↓

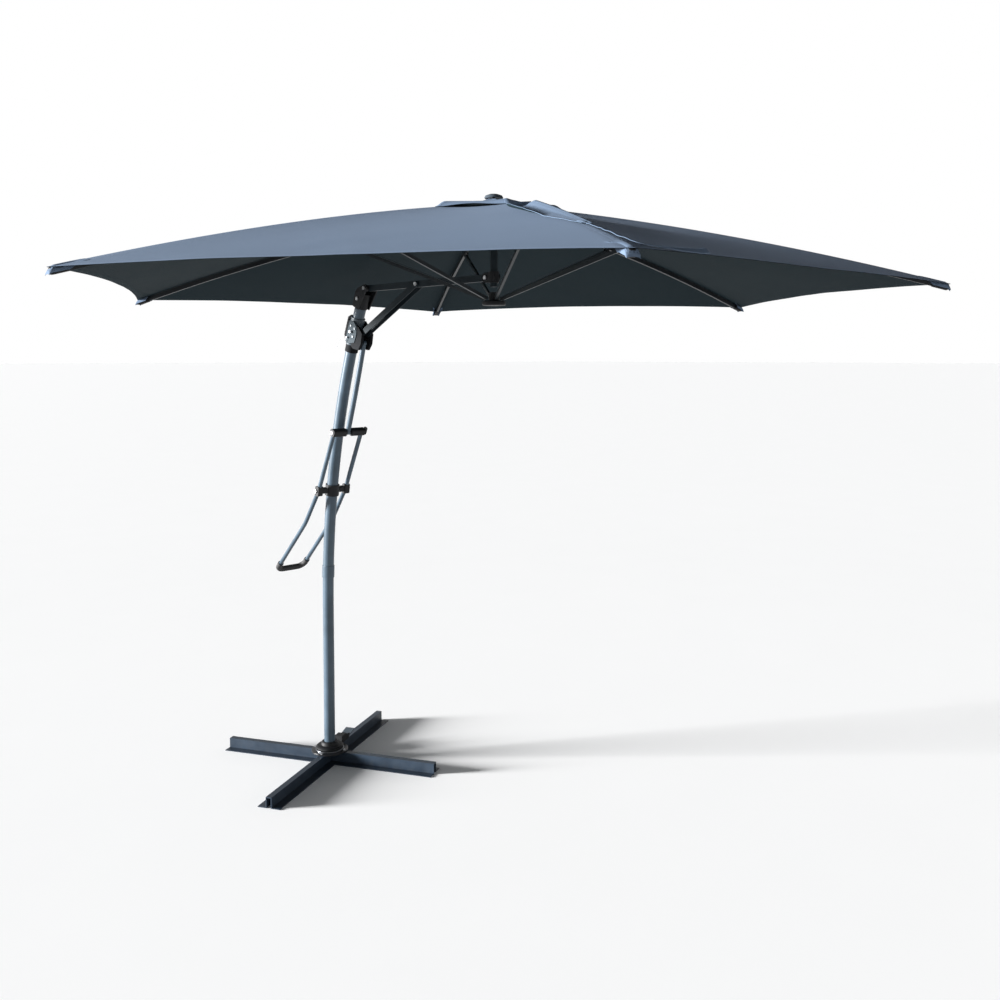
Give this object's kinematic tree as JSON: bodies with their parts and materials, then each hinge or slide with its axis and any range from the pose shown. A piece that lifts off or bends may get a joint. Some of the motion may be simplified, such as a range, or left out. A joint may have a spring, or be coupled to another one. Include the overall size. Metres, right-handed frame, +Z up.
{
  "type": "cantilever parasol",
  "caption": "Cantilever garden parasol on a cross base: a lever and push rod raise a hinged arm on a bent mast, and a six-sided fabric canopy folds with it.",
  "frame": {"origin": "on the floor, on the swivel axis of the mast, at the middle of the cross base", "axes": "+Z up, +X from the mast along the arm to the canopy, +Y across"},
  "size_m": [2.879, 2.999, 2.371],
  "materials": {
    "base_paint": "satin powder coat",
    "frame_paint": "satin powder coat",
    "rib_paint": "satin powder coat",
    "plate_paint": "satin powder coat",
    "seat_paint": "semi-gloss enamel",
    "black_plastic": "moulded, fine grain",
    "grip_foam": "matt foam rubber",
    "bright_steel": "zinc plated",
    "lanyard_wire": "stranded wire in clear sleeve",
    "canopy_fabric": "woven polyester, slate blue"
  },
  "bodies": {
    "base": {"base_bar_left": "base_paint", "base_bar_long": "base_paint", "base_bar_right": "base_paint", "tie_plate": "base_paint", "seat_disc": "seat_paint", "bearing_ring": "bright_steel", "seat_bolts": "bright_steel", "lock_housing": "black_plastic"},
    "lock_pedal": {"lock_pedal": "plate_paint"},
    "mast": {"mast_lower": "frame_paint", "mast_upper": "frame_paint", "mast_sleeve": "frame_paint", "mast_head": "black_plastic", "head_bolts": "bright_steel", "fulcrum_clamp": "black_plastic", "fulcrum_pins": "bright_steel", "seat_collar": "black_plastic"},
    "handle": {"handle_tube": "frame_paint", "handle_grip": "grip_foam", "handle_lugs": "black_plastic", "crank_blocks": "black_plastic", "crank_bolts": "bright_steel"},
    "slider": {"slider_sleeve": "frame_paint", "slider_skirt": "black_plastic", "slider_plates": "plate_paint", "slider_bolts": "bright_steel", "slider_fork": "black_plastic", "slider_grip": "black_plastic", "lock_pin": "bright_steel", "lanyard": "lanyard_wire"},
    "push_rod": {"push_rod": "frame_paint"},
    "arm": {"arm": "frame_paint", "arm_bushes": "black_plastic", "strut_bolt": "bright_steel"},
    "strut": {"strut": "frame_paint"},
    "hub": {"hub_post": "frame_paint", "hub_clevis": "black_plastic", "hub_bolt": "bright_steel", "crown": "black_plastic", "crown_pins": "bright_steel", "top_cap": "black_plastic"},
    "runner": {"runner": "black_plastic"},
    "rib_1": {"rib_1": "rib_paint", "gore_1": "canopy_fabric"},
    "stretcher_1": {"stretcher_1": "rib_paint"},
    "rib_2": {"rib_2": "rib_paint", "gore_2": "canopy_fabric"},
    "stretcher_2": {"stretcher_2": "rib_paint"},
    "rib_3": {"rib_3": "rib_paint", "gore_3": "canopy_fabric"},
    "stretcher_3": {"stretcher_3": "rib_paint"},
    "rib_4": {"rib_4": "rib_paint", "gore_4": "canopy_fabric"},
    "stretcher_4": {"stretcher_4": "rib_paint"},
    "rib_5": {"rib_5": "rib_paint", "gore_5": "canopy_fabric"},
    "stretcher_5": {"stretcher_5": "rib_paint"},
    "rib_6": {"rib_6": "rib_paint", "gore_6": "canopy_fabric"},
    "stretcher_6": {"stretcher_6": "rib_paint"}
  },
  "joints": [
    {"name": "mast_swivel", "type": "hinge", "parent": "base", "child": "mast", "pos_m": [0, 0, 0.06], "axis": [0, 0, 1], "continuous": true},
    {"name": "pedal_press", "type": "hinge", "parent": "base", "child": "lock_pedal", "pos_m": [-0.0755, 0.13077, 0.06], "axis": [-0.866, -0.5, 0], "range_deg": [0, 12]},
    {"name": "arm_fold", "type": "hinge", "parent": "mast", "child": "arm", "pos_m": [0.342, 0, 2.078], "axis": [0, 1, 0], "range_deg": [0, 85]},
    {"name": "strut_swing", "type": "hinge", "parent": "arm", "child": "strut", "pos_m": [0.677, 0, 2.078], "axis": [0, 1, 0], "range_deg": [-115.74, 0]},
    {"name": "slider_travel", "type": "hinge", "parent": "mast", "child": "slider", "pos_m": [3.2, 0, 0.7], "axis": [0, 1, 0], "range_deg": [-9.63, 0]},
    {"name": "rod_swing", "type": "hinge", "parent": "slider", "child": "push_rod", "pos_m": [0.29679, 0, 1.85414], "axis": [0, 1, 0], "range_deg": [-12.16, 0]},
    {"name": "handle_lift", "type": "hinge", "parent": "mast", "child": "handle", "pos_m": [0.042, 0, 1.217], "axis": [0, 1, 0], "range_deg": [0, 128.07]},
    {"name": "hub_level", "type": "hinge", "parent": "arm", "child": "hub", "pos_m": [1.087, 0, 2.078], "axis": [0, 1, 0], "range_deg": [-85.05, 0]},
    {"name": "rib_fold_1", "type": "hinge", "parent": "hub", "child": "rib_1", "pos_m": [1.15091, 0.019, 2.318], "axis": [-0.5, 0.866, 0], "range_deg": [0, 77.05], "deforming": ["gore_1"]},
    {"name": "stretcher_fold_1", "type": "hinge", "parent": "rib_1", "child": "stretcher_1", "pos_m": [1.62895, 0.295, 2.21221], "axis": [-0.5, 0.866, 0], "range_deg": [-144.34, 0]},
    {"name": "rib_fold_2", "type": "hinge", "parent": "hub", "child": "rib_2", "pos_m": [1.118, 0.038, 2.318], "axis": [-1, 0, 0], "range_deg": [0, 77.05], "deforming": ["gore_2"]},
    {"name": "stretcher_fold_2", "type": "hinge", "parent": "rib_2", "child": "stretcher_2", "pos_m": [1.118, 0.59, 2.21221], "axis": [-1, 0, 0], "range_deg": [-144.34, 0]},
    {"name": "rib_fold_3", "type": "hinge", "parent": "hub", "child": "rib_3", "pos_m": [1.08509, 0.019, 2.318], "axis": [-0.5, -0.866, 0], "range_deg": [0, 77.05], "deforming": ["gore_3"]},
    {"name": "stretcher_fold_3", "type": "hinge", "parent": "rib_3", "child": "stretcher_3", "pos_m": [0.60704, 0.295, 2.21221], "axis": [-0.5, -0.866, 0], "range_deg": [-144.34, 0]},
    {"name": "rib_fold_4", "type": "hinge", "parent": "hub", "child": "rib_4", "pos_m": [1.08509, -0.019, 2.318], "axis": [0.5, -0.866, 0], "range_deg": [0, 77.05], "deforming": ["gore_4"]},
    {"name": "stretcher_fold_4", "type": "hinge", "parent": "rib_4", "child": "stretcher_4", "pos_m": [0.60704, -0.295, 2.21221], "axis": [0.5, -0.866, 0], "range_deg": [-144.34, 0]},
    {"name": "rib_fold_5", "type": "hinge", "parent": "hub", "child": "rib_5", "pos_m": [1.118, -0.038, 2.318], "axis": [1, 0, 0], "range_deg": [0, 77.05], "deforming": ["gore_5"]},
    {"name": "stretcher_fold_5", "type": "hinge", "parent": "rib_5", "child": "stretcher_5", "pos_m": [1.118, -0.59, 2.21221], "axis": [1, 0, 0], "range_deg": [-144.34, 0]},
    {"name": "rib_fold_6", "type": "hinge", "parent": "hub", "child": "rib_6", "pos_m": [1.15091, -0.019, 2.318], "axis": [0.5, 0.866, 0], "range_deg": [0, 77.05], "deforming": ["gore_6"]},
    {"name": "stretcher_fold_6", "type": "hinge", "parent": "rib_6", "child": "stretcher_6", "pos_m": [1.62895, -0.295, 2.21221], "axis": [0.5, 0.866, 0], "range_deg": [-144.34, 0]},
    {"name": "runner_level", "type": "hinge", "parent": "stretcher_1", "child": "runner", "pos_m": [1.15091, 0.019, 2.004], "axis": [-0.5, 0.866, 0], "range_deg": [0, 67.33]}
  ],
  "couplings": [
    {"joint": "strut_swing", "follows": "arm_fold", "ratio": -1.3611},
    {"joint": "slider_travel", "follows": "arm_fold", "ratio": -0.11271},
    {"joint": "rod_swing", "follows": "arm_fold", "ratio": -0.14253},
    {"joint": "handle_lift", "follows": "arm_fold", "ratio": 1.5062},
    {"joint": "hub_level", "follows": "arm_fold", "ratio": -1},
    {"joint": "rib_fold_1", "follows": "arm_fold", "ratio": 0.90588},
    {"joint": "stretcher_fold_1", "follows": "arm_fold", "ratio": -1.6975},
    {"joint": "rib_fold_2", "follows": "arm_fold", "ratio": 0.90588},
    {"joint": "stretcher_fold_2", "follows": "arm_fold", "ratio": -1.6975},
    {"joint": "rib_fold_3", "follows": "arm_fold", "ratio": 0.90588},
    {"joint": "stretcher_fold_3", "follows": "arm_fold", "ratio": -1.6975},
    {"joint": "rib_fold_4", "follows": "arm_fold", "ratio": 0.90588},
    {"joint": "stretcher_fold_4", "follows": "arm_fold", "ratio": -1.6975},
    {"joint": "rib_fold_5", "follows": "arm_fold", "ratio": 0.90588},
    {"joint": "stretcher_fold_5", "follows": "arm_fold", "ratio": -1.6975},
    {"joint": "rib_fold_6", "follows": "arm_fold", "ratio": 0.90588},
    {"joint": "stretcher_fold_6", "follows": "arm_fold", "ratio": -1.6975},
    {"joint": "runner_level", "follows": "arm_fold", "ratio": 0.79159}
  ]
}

↑

Filter the listing above for the string "from" and copy every matching line.

__The response__.
Give this object's kinematic tree as JSON: bodies with their parts and materials, then each hinge or slide with its axis and any range from the pose shown. A piece that lifts off or bends may get a joint. Some of the motion may be simplified, such as a range, or left out. A joint may have a spring, or be coupled to another one. Include the overall size. Metres, right-handed frame, +Z up.
  "frame": {"origin": "on the floor, on the swivel axis of the mast, at the middle of the cross base", "axes": "+Z up, +X from the mast along the arm to the canopy, +Y across"},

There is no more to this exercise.